Collected data:
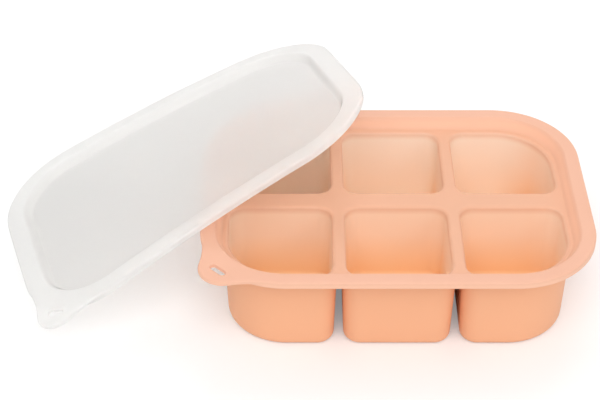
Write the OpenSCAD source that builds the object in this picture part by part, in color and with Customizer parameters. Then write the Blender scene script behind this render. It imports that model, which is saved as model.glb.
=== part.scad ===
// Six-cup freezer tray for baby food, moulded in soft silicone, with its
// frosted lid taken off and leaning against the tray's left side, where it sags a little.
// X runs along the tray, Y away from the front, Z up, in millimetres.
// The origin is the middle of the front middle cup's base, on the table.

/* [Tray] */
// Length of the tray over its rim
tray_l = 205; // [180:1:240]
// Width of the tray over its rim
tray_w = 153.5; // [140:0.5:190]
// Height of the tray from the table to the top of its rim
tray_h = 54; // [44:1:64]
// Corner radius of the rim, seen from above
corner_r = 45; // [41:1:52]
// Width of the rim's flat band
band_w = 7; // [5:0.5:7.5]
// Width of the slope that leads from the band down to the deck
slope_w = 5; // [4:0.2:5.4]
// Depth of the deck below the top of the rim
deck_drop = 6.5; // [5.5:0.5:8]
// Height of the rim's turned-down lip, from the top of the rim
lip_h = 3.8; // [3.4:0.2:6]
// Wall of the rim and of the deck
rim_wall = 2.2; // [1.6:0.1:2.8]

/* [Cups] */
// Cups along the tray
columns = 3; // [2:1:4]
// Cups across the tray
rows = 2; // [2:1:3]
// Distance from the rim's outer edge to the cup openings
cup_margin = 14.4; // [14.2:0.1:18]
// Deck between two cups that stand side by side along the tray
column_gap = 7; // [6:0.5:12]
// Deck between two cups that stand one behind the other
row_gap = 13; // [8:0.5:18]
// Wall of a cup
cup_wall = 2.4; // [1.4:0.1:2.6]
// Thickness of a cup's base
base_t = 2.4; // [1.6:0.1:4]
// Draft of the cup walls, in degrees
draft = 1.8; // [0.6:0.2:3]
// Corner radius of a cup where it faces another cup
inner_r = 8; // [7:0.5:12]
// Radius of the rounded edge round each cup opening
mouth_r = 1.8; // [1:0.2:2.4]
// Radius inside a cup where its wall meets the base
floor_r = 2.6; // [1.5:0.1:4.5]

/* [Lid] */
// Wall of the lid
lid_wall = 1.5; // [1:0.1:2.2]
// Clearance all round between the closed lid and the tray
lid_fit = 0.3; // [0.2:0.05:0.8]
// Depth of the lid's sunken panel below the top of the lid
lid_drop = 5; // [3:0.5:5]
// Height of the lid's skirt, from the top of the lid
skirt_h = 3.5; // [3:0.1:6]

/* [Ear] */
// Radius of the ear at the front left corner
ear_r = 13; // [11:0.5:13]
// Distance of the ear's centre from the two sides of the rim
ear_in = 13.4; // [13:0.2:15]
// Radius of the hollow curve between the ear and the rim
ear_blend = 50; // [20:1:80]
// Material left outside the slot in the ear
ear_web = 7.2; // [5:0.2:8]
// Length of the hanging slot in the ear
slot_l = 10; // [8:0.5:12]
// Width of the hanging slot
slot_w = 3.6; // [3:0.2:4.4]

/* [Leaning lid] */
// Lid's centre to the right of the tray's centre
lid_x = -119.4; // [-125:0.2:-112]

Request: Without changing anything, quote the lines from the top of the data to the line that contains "rim_wall = 2.2; // [1.6:0.1:2.8]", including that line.

Expected answer:
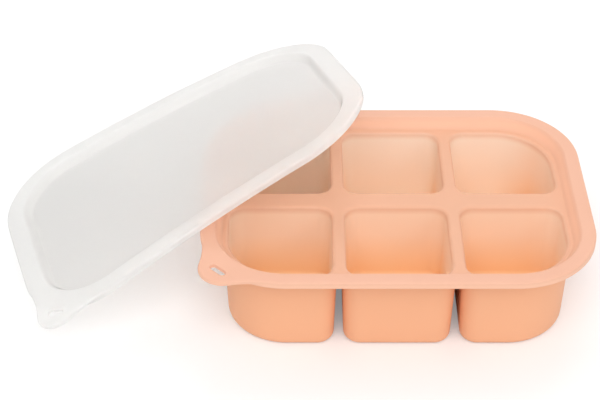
Write the OpenSCAD source that builds the object in this picture part by part, in color and with Customizer parameters. Then write the Blender scene script behind this render. It imports that model, which is saved as model.glb.
=== part.scad ===
// Six-cup freezer tray for baby food, moulded in soft silicone, with its
// frosted lid taken off and leaning against the tray's left side, where it sags a little.
// X runs along the tray, Y away from the front, Z up, in millimetres.
// The origin is the middle of the front middle cup's base, on the table.

/* [Tray] */
// Length of the tray over its rim
tray_l = 205; // [180:1:240]
// Width of the tray over its rim
tray_w = 153.5; // [140:0.5:190]
// Height of the tray from the table to the top of its rim
tray_h = 54; // [44:1:64]
// Corner radius of the rim, seen from above
corner_r = 45; // [41:1:52]
// Width of the rim's flat band
band_w = 7; // [5:0.5:7.5]
// Width of the slope that leads from the band down to the deck
slope_w = 5; // [4:0.2:5.4]
// Depth of the deck below the top of the rim
deck_drop = 6.5; // [5.5:0.5:8]
// Height of the rim's turned-down lip, from the top of the rim
lip_h = 3.8; // [3.4:0.2:6]
// Wall of the rim and of the deck
rim_wall = 2.2; // [1.6:0.1:2.8]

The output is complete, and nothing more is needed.